◆ PROBLEM REQUIREMENTS
Filter this material down to the lines that hold "scene", copying each one.

--- START ---

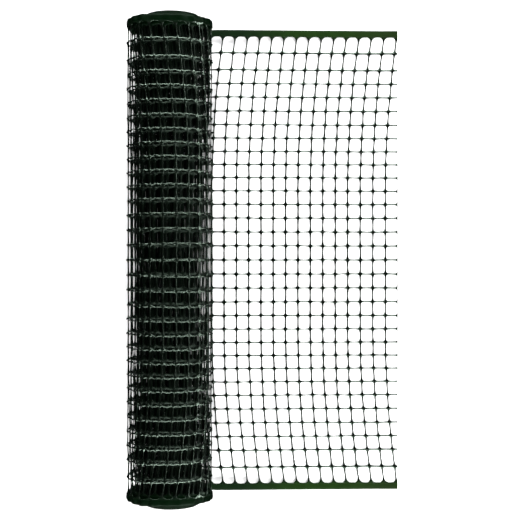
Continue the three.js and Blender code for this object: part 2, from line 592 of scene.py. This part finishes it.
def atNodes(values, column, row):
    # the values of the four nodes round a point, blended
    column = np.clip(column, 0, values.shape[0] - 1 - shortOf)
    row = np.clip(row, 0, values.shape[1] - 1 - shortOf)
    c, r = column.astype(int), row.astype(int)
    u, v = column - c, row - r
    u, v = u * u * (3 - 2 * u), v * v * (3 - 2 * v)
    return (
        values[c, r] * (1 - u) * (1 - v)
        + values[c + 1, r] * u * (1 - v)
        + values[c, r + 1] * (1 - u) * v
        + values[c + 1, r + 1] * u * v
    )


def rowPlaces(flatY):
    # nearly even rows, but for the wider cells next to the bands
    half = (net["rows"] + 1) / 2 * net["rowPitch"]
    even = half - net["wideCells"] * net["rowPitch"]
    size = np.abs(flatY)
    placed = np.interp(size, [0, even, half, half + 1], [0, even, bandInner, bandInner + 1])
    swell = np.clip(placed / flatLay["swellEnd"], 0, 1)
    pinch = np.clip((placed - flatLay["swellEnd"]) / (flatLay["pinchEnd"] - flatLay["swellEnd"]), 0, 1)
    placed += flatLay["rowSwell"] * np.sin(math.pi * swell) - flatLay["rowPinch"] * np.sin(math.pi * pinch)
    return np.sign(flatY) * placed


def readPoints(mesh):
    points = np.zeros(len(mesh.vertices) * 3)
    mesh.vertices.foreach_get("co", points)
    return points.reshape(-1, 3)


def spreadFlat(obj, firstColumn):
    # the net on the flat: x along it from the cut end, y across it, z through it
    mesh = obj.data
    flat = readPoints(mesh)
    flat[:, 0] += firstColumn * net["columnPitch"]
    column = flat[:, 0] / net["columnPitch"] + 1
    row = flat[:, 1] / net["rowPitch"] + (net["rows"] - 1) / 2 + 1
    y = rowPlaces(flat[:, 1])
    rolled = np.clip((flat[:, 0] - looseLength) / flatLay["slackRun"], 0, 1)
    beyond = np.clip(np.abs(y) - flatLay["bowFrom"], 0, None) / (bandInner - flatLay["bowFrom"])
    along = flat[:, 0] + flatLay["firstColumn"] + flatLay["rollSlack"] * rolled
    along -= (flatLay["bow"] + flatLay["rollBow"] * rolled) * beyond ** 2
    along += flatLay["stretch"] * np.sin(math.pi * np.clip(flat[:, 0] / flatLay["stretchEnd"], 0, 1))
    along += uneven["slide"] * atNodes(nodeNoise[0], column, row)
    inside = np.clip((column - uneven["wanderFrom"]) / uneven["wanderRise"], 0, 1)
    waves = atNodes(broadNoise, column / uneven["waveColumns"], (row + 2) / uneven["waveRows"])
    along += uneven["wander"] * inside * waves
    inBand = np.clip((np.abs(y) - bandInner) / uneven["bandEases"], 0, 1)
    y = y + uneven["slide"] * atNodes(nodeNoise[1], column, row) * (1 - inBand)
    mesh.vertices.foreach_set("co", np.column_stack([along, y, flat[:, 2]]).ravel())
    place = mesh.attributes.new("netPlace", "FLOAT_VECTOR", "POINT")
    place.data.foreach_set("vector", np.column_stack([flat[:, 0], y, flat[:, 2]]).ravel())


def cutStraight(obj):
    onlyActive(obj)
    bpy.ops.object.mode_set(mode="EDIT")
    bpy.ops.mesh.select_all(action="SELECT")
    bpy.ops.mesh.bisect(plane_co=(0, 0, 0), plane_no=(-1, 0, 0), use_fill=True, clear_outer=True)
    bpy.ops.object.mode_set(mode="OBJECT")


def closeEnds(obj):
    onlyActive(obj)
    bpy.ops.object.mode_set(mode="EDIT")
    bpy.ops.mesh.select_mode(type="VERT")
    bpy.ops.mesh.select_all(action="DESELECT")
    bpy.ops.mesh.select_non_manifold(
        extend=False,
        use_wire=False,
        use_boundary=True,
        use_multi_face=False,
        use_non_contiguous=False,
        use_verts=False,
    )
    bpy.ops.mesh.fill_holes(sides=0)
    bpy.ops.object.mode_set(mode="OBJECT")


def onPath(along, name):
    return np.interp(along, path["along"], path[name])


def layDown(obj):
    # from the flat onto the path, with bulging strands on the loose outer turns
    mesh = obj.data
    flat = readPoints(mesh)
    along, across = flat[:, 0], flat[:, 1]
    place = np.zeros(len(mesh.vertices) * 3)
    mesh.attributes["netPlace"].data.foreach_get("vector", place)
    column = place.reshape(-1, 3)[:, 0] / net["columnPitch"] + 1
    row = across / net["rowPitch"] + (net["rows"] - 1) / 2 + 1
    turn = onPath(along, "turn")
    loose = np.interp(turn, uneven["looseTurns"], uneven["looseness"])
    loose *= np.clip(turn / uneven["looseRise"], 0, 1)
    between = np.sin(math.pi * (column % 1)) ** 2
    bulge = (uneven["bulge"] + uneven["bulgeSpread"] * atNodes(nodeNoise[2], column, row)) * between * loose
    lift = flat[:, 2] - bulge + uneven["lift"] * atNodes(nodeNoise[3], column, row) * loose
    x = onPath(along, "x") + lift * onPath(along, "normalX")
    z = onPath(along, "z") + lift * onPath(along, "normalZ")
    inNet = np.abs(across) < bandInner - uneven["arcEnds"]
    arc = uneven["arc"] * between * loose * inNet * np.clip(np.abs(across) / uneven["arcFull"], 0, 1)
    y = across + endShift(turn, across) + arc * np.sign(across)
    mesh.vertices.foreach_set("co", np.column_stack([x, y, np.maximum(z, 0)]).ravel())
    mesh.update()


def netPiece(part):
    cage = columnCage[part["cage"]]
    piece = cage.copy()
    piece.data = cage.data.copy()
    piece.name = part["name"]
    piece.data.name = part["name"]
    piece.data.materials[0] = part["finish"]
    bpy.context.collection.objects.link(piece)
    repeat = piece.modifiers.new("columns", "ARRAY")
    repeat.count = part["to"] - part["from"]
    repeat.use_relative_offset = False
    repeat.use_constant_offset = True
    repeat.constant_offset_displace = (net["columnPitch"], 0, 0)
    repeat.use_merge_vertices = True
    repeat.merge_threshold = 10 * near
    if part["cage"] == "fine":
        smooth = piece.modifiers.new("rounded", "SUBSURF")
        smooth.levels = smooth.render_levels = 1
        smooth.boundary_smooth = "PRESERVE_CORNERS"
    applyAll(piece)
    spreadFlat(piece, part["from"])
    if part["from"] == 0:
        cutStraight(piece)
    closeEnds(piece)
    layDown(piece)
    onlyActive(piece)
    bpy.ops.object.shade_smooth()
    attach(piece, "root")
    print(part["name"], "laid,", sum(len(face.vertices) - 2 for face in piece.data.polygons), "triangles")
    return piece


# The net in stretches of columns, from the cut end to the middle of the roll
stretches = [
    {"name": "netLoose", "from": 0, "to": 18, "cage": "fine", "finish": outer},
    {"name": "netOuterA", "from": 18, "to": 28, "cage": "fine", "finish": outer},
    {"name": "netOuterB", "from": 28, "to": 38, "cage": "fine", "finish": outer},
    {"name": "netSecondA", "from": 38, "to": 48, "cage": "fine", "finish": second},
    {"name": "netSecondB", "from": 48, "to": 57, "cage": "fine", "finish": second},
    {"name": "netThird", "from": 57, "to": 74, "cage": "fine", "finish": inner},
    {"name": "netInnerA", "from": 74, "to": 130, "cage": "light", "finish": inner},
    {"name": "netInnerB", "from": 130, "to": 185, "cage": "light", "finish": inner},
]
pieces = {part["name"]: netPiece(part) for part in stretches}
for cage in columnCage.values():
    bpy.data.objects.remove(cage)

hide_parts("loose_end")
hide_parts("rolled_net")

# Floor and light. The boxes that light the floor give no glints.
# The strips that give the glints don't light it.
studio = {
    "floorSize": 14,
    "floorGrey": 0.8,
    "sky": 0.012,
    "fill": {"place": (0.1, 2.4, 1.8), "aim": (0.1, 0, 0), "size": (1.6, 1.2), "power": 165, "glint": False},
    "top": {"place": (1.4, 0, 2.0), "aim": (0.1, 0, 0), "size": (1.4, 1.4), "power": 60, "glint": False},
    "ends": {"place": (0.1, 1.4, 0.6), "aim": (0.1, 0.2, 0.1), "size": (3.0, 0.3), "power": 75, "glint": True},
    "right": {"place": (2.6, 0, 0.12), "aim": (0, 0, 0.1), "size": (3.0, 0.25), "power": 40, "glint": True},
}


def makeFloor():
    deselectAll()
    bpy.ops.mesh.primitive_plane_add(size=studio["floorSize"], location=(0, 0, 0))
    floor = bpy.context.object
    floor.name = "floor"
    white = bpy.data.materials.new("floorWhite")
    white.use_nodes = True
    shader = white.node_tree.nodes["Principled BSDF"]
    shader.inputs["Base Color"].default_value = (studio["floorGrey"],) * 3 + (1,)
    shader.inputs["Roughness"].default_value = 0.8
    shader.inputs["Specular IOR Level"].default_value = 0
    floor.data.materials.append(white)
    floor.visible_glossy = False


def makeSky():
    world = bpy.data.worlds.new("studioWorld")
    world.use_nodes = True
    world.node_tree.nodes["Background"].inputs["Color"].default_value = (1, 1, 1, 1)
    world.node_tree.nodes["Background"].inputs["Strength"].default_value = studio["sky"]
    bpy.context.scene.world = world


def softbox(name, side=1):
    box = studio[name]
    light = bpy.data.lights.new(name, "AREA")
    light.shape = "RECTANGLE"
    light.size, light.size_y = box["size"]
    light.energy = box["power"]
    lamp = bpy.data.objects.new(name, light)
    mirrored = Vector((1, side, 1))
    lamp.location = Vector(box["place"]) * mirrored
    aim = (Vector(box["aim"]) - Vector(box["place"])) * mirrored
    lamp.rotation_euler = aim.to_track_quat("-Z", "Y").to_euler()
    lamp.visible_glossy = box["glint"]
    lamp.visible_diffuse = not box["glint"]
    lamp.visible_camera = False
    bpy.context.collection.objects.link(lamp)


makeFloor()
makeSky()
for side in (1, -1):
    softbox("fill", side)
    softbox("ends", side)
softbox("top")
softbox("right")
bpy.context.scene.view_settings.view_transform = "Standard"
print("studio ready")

--- END ---

◆ EXERCISE RESULT
Continue the three.js and Blender code for this object: part 2, from line 592 of scene.py. This part finishes it.
    bpy.context.scene.world = world
bpy.context.scene.view_settings.view_transform = "Standard"